In particular, he is desperate to secure the future of the £16bn Crossrail project and vital Tube upgrades.

He said: "It is quite wrong to treat us [London] in the same way as other, more spendthrift areas of Whitehall."

Cameron will be reluctant to concede to Boris. The coalition's mantra remains "We're all in this together": no exceptions can be made (the £110bn NHS budget aside). And among voters there is a widespread perception that London has received preferential treatment for far too long.
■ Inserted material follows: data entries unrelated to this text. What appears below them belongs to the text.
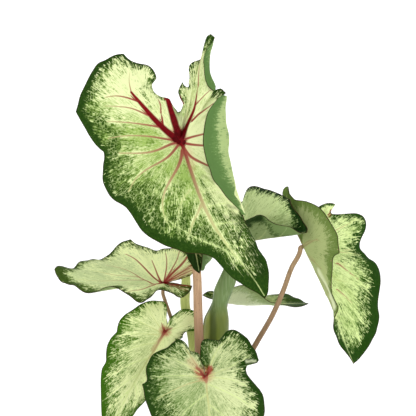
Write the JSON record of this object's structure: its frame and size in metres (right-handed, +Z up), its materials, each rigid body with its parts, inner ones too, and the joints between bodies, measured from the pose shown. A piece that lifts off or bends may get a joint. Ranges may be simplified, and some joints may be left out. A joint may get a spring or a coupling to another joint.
{
  "type": "caladium",
  "caption": "Potted caladium: heart-shaped pale leaves with green edges and red veins, on slender stalks, with a rolled spathe, in a plain clay pot.",
  "frame": {"origin": "centre of the pot's flat underside", "axes": "+Z up along the pot's axis, -Y the side that the main leaf faces, +X to the right as seen from there"},
  "size_m": [0.2633, 0.1653, 0.4482],
  "materials": {
    "clay": "plain unglazed clay, matt",
    "earth": "dark crumbly potting soil",
    "bark": "rough brown tuber skin",
    "blade": "thin leaf, pale with a mottled green edge and red veins, soft sheen",
    "stalk": "tan-pink leaf stalk with fine dark specks",
    "sheathed_stalk": "yellow-green sheathed leaf stalk",
    "sheath": "yellow-green to grey-green flower sheath and its stalk",
    "spadix": "cream flower spike"
  },
  "bodies": {
    "root": {"pot": "clay", "soil": "earth", "tuber": "bark", "main_blade": "blade", "main_stalk": "stalk", "left_blade": "blade", "left_stalk": "stalk", "lower_left_blade": "blade", "lower_left_stalk": "stalk", "front_blade": "blade", "front_stalk": "stalk", "right_blade": "blade", "right_stalk": "stalk", "back_right_blade": "blade", "back_right_stalk": "stalk", "back_low_blade": "blade", "back_low_stalk": "stalk", "small_blade": "blade", "small_stalk": "sheathed_stalk", "spathe": "sheath", "spathe_stalk": "sheath", "spadix": "spadix"}
  },
  "joints": []
}
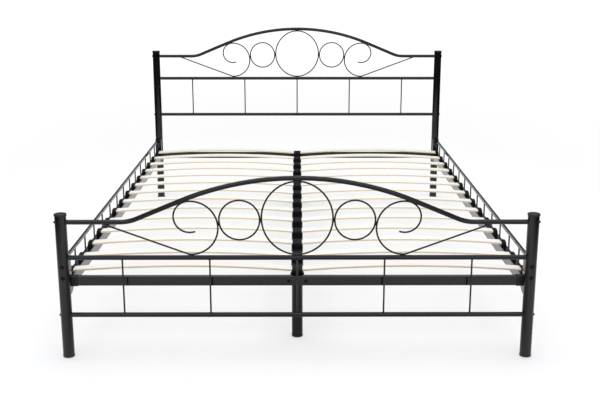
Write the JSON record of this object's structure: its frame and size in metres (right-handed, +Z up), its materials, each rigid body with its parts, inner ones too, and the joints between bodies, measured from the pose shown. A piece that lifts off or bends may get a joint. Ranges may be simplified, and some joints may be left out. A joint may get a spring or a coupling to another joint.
{
  "type": "bed frame",
  "caption": "Metal double bed frame with arched, scrolled head and foot panels, round posts, side guards and two rows of bowed wooden slats on a centre beam with legs.",
  "frame": {"origin": "centre of the bed's footprint on the floor", "axes": "+Z up, +Y from the foot end to the head end, +X to the right for someone looking from the foot end to the head end"},
  "size_m": [1.4834, 2.1192, 0.886],
  "materials": {
    "frame_coat": "semi-gloss black powder coat",
    "slat_plywood": "pale bent plywood, light clear coat",
    "holder_plastic": "black moulded plastic",
    "end_plastic": "black moulded plastic, satin",
    "fastener_steel": "black-coated steel",
    "bare_steel": "bare zinc-plated steel"
  },
  "bodies": {
    "root": {"beam_seats": "frame_coat", "centre_beam": "frame_coat", "centre_leg_foot": "frame_coat", "centre_leg_head": "frame_coat", "centre_leg_middle": "frame_coat", "end_rail_sockets": "end_plastic", "foot_arch_tube": "frame_coat", "foot_end_rail": "frame_coat", "foot_large_ring": "frame_coat", "foot_lower_tube": "frame_coat", "foot_middle_tube": "frame_coat", "foot_post_left": "frame_coat", "foot_post_right": "frame_coat", "foot_scrolls": "frame_coat", "foot_small_rings": "frame_coat", "foot_upright_rods": "frame_coat", "guard_bar_left": "frame_coat", "guard_bar_right": "frame_coat", "guard_rods_left": "frame_coat", "guard_rods_right": "frame_coat", "head_arch_tube": "frame_coat", "head_end_rail": "frame_coat", "head_large_ring": "frame_coat", "head_lower_tube": "frame_coat", "head_middle_tube": "frame_coat", "head_post_left": "frame_coat", "head_post_right": "frame_coat", "head_scrolls": "frame_coat", "head_small_rings": "frame_coat", "head_upright_rods": "frame_coat", "leg_screws": "fastener_steel", "panel_inserts": "bare_steel", "panel_screws": "fastener_steel", "post_caps": "end_plastic", "rail_bolts": "fastener_steel", "rail_end_brackets_left": "frame_coat", "rail_end_brackets_right": "frame_coat", "rail_nuts": "fastener_steel", "seat_bolts": "fastener_steel", "seat_nuts": "fastener_steel", "side_rail_left": "frame_coat", "side_rail_right": "frame_coat", "slat_holders_centre": "holder_plastic", "slat_holders_left": "holder_plastic", "slat_holders_right": "holder_plastic", "slats_row_01": "slat_plywood", "slats_row_02": "slat_plywood", "slats_row_03": "slat_plywood", "slats_row_04": "slat_plywood", "slats_row_05": "slat_plywood", "slats_row_06": "slat_plywood", "slats_row_07": "slat_plywood", "slats_row_08": "slat_plywood", "slats_row_09": "slat_plywood", "slats_row_10": "slat_plywood", "slats_row_11": "slat_plywood", "slats_row_12": "slat_plywood", "slats_row_13": "slat_plywood", "slats_row_14": "slat_plywood", "tube_feet": "end_plastic"}
  },
  "joints": []
}
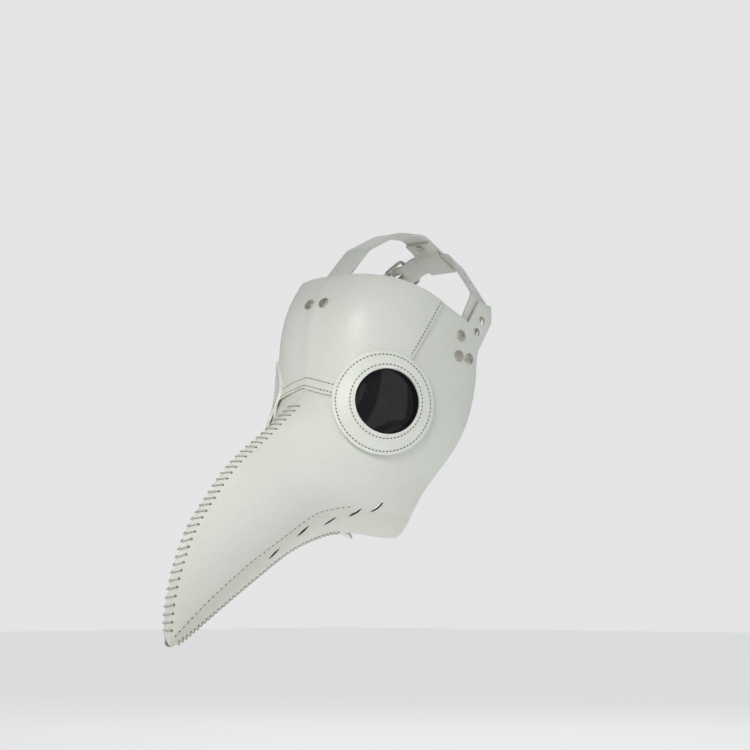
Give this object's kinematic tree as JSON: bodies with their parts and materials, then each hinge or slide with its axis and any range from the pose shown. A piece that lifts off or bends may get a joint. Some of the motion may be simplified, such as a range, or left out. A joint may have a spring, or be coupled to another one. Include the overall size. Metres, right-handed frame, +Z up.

But the Prime Minister and his allies will be troubled by Boris's intervention all the same. After Michael Gove was forced to announce that many schools weren't going to be rebuilt after all, we witnessed the unusual spectacle of Conservative MPs (Ian Liddell-Grainger, Philip Davies) against Tory cuts.

As cuts move steadily from the abstract to the specific, we can expect others to join them. In every case, the MP in question will insist that while reducing the country's £149bn Budget deficit remains the priority, an exception should be made for them and their constituents.

Boris, the man still seem by some as the party's leader-in-waiting, could yet become a rallying point for anti-cuts Tories.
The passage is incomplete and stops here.